* [INSTRUCTION]: Among the records that follow, set down only the lines from the one containing "cylinder_place = floor_plane(-160.8, -178.5, -55.7)" to the one containing "points = [vertex.co", both included, exactly.

* [MATERIAL FOR THIS EXERCISE]:

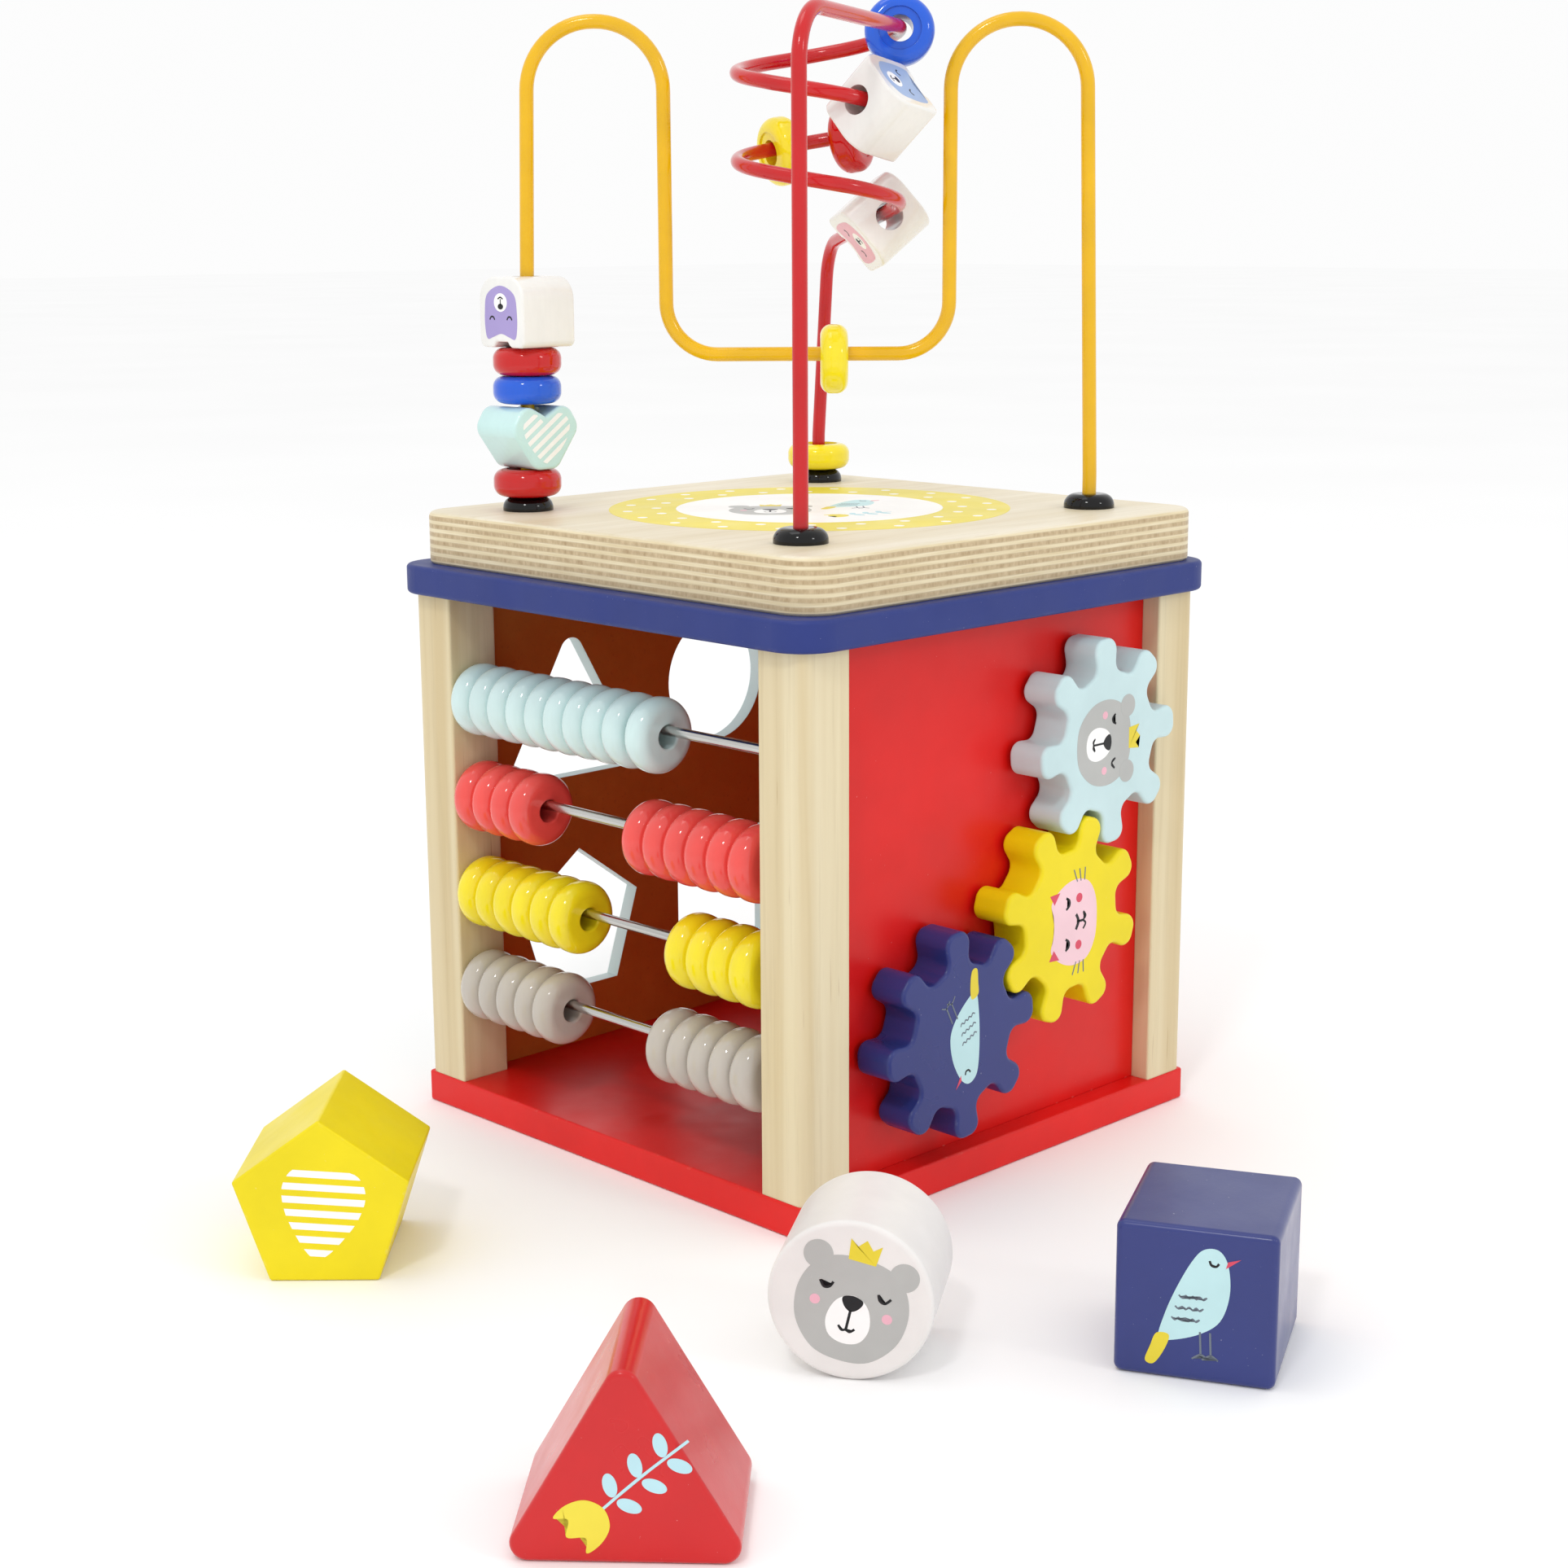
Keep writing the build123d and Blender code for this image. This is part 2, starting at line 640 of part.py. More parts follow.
level = lid_top + cap_height + stack_gap
stack = [("ring_red_lower", ring_thick), ("heart_mint", heart_height), ("ring_blue_left", ring_thick),
         ("ring_red_upper", ring_thick), ("head_violet", head_height)]
for bead_name, tall in stack:
    middle = leg_centre(level + tall / 2)
    if bead_name.startswith("ring"):
        keep(ring_bead(Plane(origin=middle, z_dir=(0, 0, 1))), bead_name)
    elif bead_name == "head_violet":
        keep(head_block(Plane(origin=middle, x_dir=(0, 1, 0), z_dir=(-1, 0, 0))), bead_name)
    else:
        with BuildPart() as heart:
            heart_back = Plane(origin=middle, x_dir=(1, 0, 0), z_dir=(0, -1, 0)).offset(-heart_depth / 2)
            with BuildSketch(heart_back) as outline:
                top = heart_height / 2
                Polygon((-5, -top), (5, -top), (15.5, 3), (9.5, top + 1), (0, top - 4),
                        (-9.5, top + 1), (-15.5, 3), align=None)
                fillet(outline.vertices().sort_by(Axis.Y)[:4], 5.0)
                fillet(outline.vertices().sort_by(Axis.Y)[-2:], 5.4)
            extrude(amount=heart_depth)
            fillet(heart.faces().sort_by(Axis.Y)[0].edges(), 1.2)
            fillet(heart.faces().sort_by(Axis.Y)[-1].edges(), 1.2)
            with BuildSketch(Plane(origin=middle)):
                Circle(ring_hole / 2)
            extrude(amount=heart_height, both=True, mode=Mode.SUBTRACT)
        keep(heart.part, bead_name)
    level += tall + stack_gap

ring_hang = (ring_hole - wire_dia) / 2 - 0.3     # a hanging ring's centre is this far below its wire
dip_middle = across(9.3, dip_height - ring_hang)
keep(ring_bead(Plane(origin=dip_middle, z_dir=(1, -1, 0))), "ring_yellow_dip")

foot_middle = (back_foot[0], back_foot[1], lid_top + cap_height + stack_gap + ring_thick / 2)
keep(ring_bead(Plane(origin=foot_middle, z_dir=(0, 0, 1))), "ring_yellow_foot")

helix_slope = helix_pitch / (2 * pi * helix_radius)


def helix_tangent(angle):
    """Direction of the wire along the falling helix."""
    return Vector(-sin(radians(angle)), cos(radians(angle)), -helix_slope).normalized()


helix_rings = {"ring_blue_helix": -45.0, "ring_red_helix": 360.0 + 20.0, "ring_yellow_helix": 360.0 + 73.0}
for bead_name, angle in helix_rings.items():
    place = Vector(*helix_point(angle, helix_radius)) - Vector(0, 0, ring_hang - 0.5)
    keep(ring_bead(Plane(origin=place, z_dir=helix_tangent(angle))), bead_name)
    print(bead_name, place, helix_tangent(angle))

# head block threaded on the helix: its hole follows the chord of the wire inside it
upper_angle = 360.0 - 85.0
chord_half = degrees(head_height / 2 / helix_radius)
sagitta = helix_radius * (1 - cos(radians(chord_half)))
upper_axis = helix_tangent(upper_angle)
upper_middle = Vector(*helix_point(upper_angle, helix_radius - sagitta / 2)) - Vector(0, 0, 1.0)
outward = Vector(cos(radians(upper_angle)), sin(radians(upper_angle)), 0)
upward = outward.cross(upper_axis).normalized()
if upward.Z < 0:
    upward = upward * -1
upper_print = (outward * sin(radians(45)) + upward * cos(radians(45))).normalized()
keep(head_block(Plane(origin=upper_middle, x_dir=upper_print.cross(upper_axis) * -1, z_dir=upper_print)),
     "head_blue")
print("head_blue", upper_middle, "hole along", upper_axis)

# head block on the straight run that falls from the helix to the back foot
run_start = Vector(*helix_corners[-1])
run_end = Vector(back_top[0], back_top[1], drop_height)
run_axis = (run_end - run_start).normalized()
lower_middle = run_start + run_axis * 33.0 - Vector(0, 0, (block_hole - wire_dia) / 2 - 0.5)
side_of_run = run_axis.cross(Vector(0, 0, 1)).normalized()
above_run = side_of_run.cross(run_axis).normalized()
lower_print = (side_of_run * -sin(radians(50)) - above_run * cos(radians(50))).normalized()
keep(head_block(Plane(origin=lower_middle, x_dir=lower_print.cross(run_axis) * -1, z_dir=lower_print)),
     "head_pink")
print("head_pink", lower_middle, "slides along", run_axis, "length", (run_end - run_start).length)

# ---------------------------------------------------------------- sorting blocks


def floor_plane(x, y, turn):
    """Upright plane of a block's printed end, standing on the floor and facing its viewer."""
    right = Vector(cos(radians(turn)), sin(radians(turn)), 0)
    return Plane(origin=(x, y, 0), x_dir=right, z_dir=(sin(radians(turn)), -cos(radians(turn)), 0))


def round_ends(block, plane, radius):
    """Round the edges of a prism's two end faces."""
    ends = Axis(plane.origin, plane.z_dir)
    fillet(block.faces().sort_by(ends)[-1].edges(), radius)
    fillet(block.faces().sort_by(ends)[0].edges(), radius)


cube_place = floor_plane(-92.8, -247.8, -62.9)
with BuildPart() as block_cube:
    with BuildSketch(cube_place) as outline:
        with Locations((0, cube_block / 2)):
            RectangleRounded(cube_block, cube_block, 2.5)
    extrude(amount=-block_lengths["cube"])
    round_ends(block_cube, cube_place, 2.0)
keep(block_cube.part, "block_cube")

pentagon_place = floor_plane(-225.9, -13.6, -44.5)
with BuildPart() as block_pentagon:
    with BuildSketch(pentagon_place) as outline:
        with Locations((0, pentagon_radius * cos(pi / 5))):
            RegularPolygon(pentagon_radius, 5, rotation=90)
        fillet(outline.vertices(), 1.0)
    extrude(amount=-block_lengths["pentagon"])
    round_ends(block_pentagon, pentagon_place, 0.8)
keep(block_pentagon.part, "block_pentagon")

triangle_place = floor_plane(-272.7, -209.8, -47.2)
with BuildPart() as block_triangle:
    with BuildSketch(triangle_place) as outline:
        with Locations((0, triangle_side * sqrt(3) / 6)):
            RegularPolygon(triangle_side / sqrt(3), 3, rotation=90)
        fillet(outline.vertices(), 4.5)
    extrude(amount=-block_lengths["triangle"])
    round_ends(block_triangle, triangle_place, 1.5)
keep(block_triangle.part, "block_triangle")

cylinder_place = floor_plane(-160.8, -178.5, -55.7)
with BuildPart() as block_cylinder:
    with BuildSketch(cylinder_place):
        with Locations((0, cylinder_dia / 2)):
            Circle(cylinder_dia / 2)
    extrude(amount=-block_lengths["cylinder"])
    round_ends(block_cylinder, cylinder_place, 1.6)
keep(block_cylinder.part, "block_cylinder")
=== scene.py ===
"""Looks of the wooden activity cube: camera, studio, procedural materials and printed decorations."""
import json
from math import cos, pi, radians, sin, sqrt

import bmesh
import bpy
from mathutils import Matrix, Vector


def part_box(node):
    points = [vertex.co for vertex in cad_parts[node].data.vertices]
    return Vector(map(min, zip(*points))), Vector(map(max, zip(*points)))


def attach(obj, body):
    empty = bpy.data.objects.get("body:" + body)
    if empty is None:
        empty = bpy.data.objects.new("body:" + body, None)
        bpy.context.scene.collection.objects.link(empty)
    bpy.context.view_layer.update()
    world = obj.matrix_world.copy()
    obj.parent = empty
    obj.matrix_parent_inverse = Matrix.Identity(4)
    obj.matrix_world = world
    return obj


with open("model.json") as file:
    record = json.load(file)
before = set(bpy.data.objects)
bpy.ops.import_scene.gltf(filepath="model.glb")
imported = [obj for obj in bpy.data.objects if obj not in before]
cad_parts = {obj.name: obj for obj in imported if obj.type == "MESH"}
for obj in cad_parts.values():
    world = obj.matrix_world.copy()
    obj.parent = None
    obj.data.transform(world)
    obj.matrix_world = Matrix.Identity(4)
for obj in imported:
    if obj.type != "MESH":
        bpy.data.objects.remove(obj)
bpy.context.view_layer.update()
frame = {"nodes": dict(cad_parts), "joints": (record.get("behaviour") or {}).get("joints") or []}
scene = bpy.context.scene
nodes = frame["nodes"]
MM = 0.001

# ------------------------------------------------------------------ camera and studio

eye = Vector((-0.6422, -0.6434, 0.3211))
aim = Vector((0.02912, 0.04036, 0.110))
look = (aim - eye).normalized()
side = look.cross(Vector((0, 0, 1))).normalized()
head = side.cross(look)
roll = radians(-0.32)
cam_x = side * cos(roll) + head * sin(roll)
cam_y = head * cos(roll) - side * sin(roll)
camera = bpy.data.objects.new("camera", bpy.data.cameras.new("camera"))
camera.data.lens = 58.36
camera.data.sensor_width = 36
camera.data.clip_end = 60
camera.matrix_world = Matrix((
    (cam_x.x, cam_y.x, -look.x, eye.x),
    (cam_x.y, cam_y.y, -look.y, eye.y),
    (cam_x.z, cam_y.z, -look.z, eye.z),
    (0, 0, 0, 1)))
scene.collection.objects.link(camera)
scene.camera = camera
scene.view_settings.view_transform = "Standard"
scene.view_settings.look = "None"


def area_light(name, place, target, size, power):
    data = bpy.data.lights.new(name, "AREA")
    data.energy = power
    data.size = size
    lamp = bpy.data.objects.new(name, data)
    lamp.location = place
    lamp.rotation_euler = (Vector(target) - Vector(place)).to_track_quat("-Z", "Y").to_euler()
    scene.collection.objects.link(lamp)


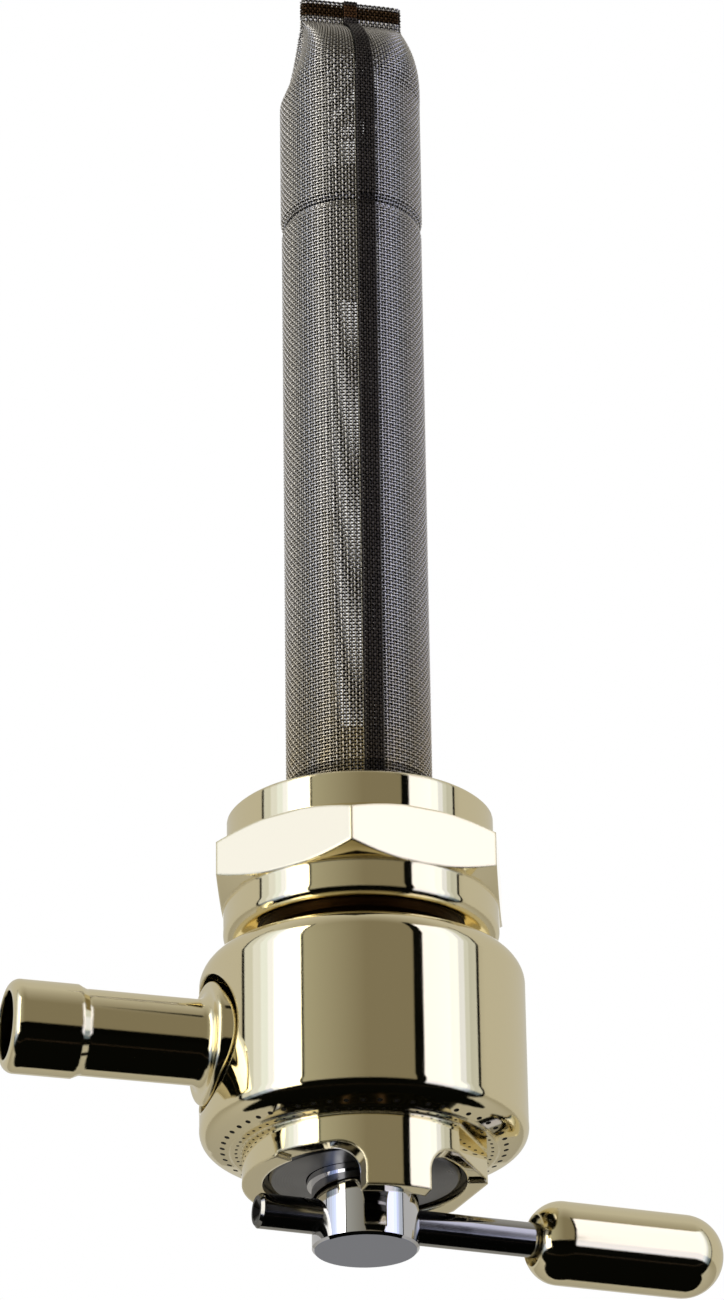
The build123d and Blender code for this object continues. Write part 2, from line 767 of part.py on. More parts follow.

* [FULL ANSWER]:
cylinder_place = floor_plane(-160.8, -178.5, -55.7)
with BuildPart() as block_cylinder:
    with BuildSketch(cylinder_place):
        with Locations((0, cylinder_dia / 2)):
            Circle(cylinder_dia / 2)
    extrude(amount=-block_lengths["cylinder"])
    round_ends(block_cylinder, cylinder_place, 1.6)
keep(block_cylinder.part, "block_cylinder")
=== scene.py ===
"""Looks of the wooden activity cube: camera, studio, procedural materials and printed decorations."""
import json
from math import cos, pi, radians, sin, sqrt

import bmesh
import bpy
from mathutils import Matrix, Vector


def part_box(node):
    points = [vertex.co for vertex in cad_parts[node].data.vertices]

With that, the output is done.